Garlic Toasts with Swiss Chard, Raisins, and Pine Nuts
2 tablespoons raisins (I used dried currants)
5 tablespoons extra-virgin olive oil
1 garlic clove, crushed to paste, plus 1 garlic clove, minced
20 1/2-inch-thick baguette rounds (from 1 baguette; why not keep some of the hippie vibe and use multi-grain?)
1 14- to 16-ounce bunch Swiss chard, thick stems trimmed
1/4 cup finely chopped onion (use a sweet onion, if you can)
2 tablespoons chopped seeded tomato
1 tablespoon chopped fresh parsley
2 tablespoons pine nuts
1/4 teaspoon ground nutmeg
Place raisins (or currants) in small bowl. Pour enough warm water over to cover; let stand 20 minutes. Drain.
Preheat oven to 350°F. Combine 3 tablespoons oil and crushed garlic in another small bowl. Arrange baguette rounds on baking sheet. Bake until bread is crisp but not brown, turning bread once, about 5 minutes per side. Cool. Brush bread with garlic oil.
Cook Swiss chard in large pot of boiling salted water until tender, stirring occasionally, about 10 minutes. (I would shorten this; I think my chard was a little too tender, maybe even mushy.) Drain well.

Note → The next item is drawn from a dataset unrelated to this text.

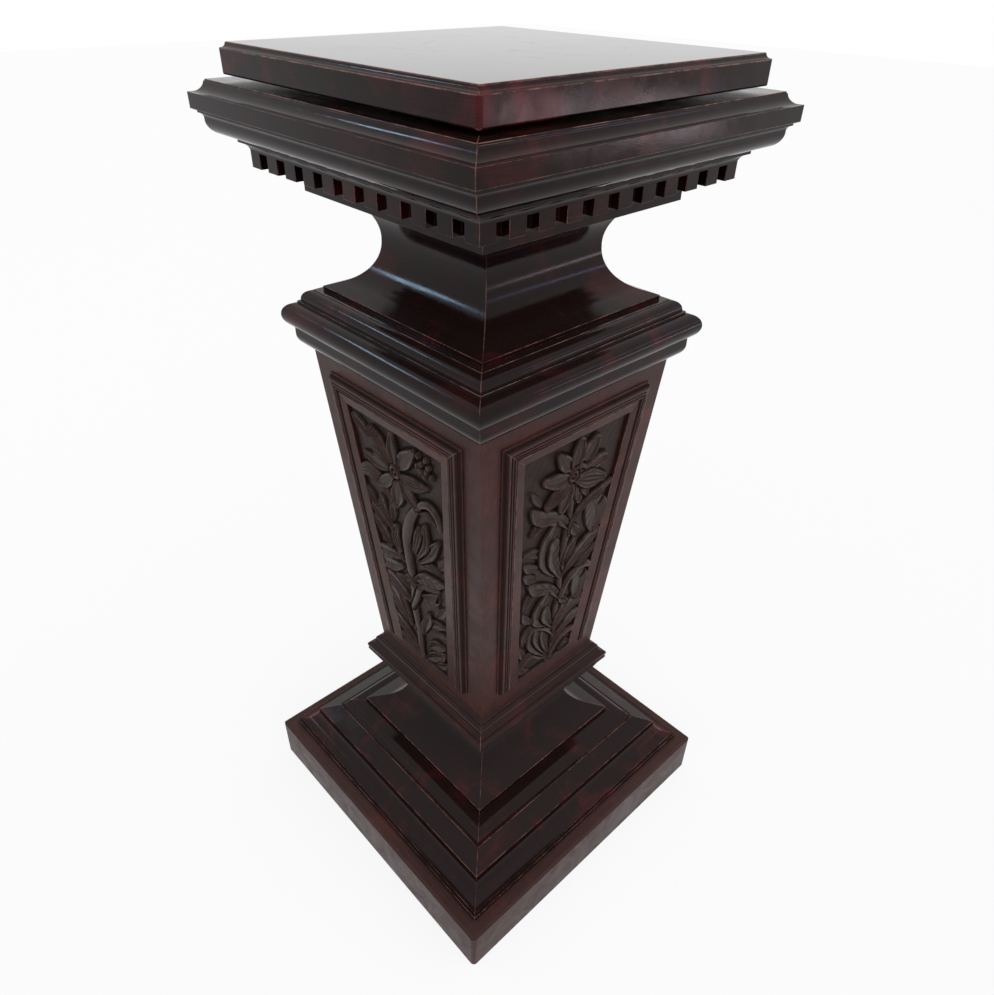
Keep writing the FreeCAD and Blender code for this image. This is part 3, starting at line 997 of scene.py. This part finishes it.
    def _section(self, stroke: Stroke, along: np.ndarray, q: np.ndarray, side: np.ndarray,
                 inside: np.ndarray) -> np.ndarray:
        """Shapes the stroke across its width.

        Args:
            stroke: The stroke.
            along: Share of the spine's length at each point.
            q: Distance from the spine as a share of the half width.
            side: Which side of the spine a point is on.
            inside: Distance in from the stroke's edge in millimetres.

        Returns:
            The height of the stroke above the panel's back.
        """
        rise = stroke.rise - stroke.form.value[1] * along ** 2
        across = q * side
        if stroke.form is STEM:
            shape = 0.50 + 0.50 * np.sqrt(np.clip(1.0 - q * q, 0.0, 1.0))
        elif stroke.form is DOME:
            shape = 0.30 + 0.70 * np.sqrt(np.clip(1.0 - q * q, 0.0, 1.0))
        elif stroke.form is PETAL:
            shape = 0.54 + 0.40 * q ** 2 + 0.08 * along + 0.05 * np.cos(across * 7.0 + 0.5)
        elif stroke.form is RIBBED:
            shape = 0.73 + 0.15 * np.cos(stroke.ribs * math.pi * across) + 0.14 * q ** 2
        else:
            veins = 0.05 * np.cos(2.0 * math.pi * (along * 4.5 - 0.9 * q)) * q
            veins = veins * (max(stroke.widths) > 7)
            tip = 0.16 * np.exp(-((1.0 - along) / 0.3) ** 2) * (1 - q)
            shape = 0.50 + 0.44 * q ** 1.8 + 0.14 * across + tip
            shape = shape + veins - 0.10 * np.exp(-(q / 0.14) ** 2) * (along < 0.8)
        rounded = np.sqrt(np.clip(1.0 - (1.0 - np.clip(inside / 0.7, 0.0, 1.0)) ** 2, 0.0, 1.0))
        return self.ground_mm + rise * np.minimum(shape, 1.03) - 0.7 * (1.0 - rounded)

    def _finish_edges(self, u: np.ndarray, v: np.ndarray) -> None:
        """Leaves the facets of the gouge on the carving, and keeps its edge under the frame's."""
        facets = np.sin(u * 1.3 + 2.0 * np.sin(v * 0.43)) * np.sin(v * 1.1 + 1.7 * np.sin(u * 0.37))
        raised = np.clip((self.level - self.ground_mm) / 2.0, 0.0, 1.0)
        self.level += self.facet_mm * facets * raised
        rim = np.minimum(self._half_opening(v) - np.abs(u), self.long_mm - v)
        fall = np.clip(rim / self.rim_mm, 0.0, 1.0)
        self.level = np.minimum(self.level, self.edge_mm) * (1.0 - fall) + self.level * fall

    def _cavity(self, across: int) -> tuple[np.ndarray, np.ndarray]:
        """Works out how sunk each point is under its surroundings, and how proud on a ridge.

        Args:
            across: Points in one row of the grid.

        Returns:
            The depth, one in the deepest hollows, and the ridge, one on the sharpest ridges.
        """
        grid = self.level.reshape(-1, across)

        def soften(reach: int) -> np.ndarray:
            """Averages the carving over so many points each way."""
            soft = grid
            for axis in (0, 1):
                margin = [(reach, reach) if axis == a else (0, 0) for a in (0, 1)]
                wide = np.pad(soft, margin, mode="edge")
                spots, count = np.arange(grid.shape[axis]), 2 * reach + 1
                soft = sum(np.take(wide, spots + k, axis) for k in range(count)) / count
            return soft

        # painted shade: points sunk under their surroundings, and the low ground, darken
        under = np.clip((soften(self.hollow_reach) - grid) / 2.1, 0.0, 1.0)
        depth = np.maximum(under, np.clip((3.4 - grid) / 2.3, 0.0, 0.30))
        # painted highlight, partly wear: points proud of their surroundings on high relief lighten
        proud = np.clip((grid - soften(self.ridge_reach)) / 1.3, 0.0, 1.0)
        ridge = proud * np.clip((grid - 4.0) / 2.5, 0.0, 1.0)
        return depth.ravel(), ridge.ravel()

    def _close_back(self, piece: Piece) -> None:
        """Turns the sheet into a thin solid with a flat back."""
        pick(piece)
        bpy.ops.object.mode_set(mode="EDIT")
        bpy.ops.mesh.select_all(action="SELECT")
        bpy.ops.mesh.region_to_loop()
        bpy.ops.mesh.extrude_edges_move(TRANSFORM_OT_translate={"value": (0.0, 0.0, -1.0)})
        bpy.ops.mesh.edge_face_add()
        bpy.ops.mesh.select_all(action="SELECT")
        bpy.ops.mesh.normals_make_consistent(inside=False)
        bpy.ops.object.mode_set(mode="OBJECT")

    def _seat(self, mesh: Mesh, u: np.ndarray, v: np.ndarray) -> None:
        """Places every point of the panel on its tapered face.

        Args:
            mesh: The closed panel.
            u: Places of the relief's points across the panel.
            v: Places of the relief's points up the panel; not used.
        """
        points = read_points(mesh)
        n = np.zeros(len(points))
        n[:len(u)] = self.level
        up = (points[:, 1] + 1.0) / 2.0 * self.long_mm
        across = points[:, 0] * self._half_opening(up)
        tilt = math.atan(self.taper)
        x = self.foot_mm[0] + up * math.sin(tilt) + n * math.cos(tilt)
        z = self.foot_mm[1] + up * math.cos(tilt) - n * math.sin(tilt)
        turn = math.radians(self.turn_degrees)
        placed = np.stack([x * math.cos(turn) - across * math.sin(turn),
                           x * math.sin(turn) + across * math.cos(turn), z], 1) * MM
        mesh.vertices.foreach_set("co", placed.ravel())
        mesh.update()


# ---- sub-assemblies


@dataclass
class MitredRing:
    """Four lengths of one moulding mitred round the stand."""

    name: str
    finish: FrenchPolish
    ease_mm: float = 0.4

    def build(self) -> list[Piece]:
        """Builds the four lengths, the grain along each.

        Returns:
            The four pieces.
        """
        along_y = self.finish.build(Grain.ALONG_Y)
        along_x = self.finish.build(Grain.ALONG_X)
        grains = {"right": along_y, "back": along_x, "left": along_y, "front": along_x}
        return [EasedTimber(f"{self.name}_{side}", STAND, grains[side], self.ease_mm).build()
                for side in TURNS]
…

Pat with paper towels to remove excess water. Finely chop chard. Heat remaining 2 tablespoons oil in heavy medium skillet over medium heat. Add onion and minced garlic and sauté until onion is tender, about 3 minutes. Add tomato and parsley and stir 1 minute. Increase heat to high; add pine nuts, nutmeg, raisins, and chard and stir 2 minutes. Season to taste with salt and pepper. Top toasts with Swiss chard mixture. Serve warm or at room temperature, whatever man.
I was pretty pleased with this recipe, which can party in any season. Just add good beer, someone else's house, and an open mind.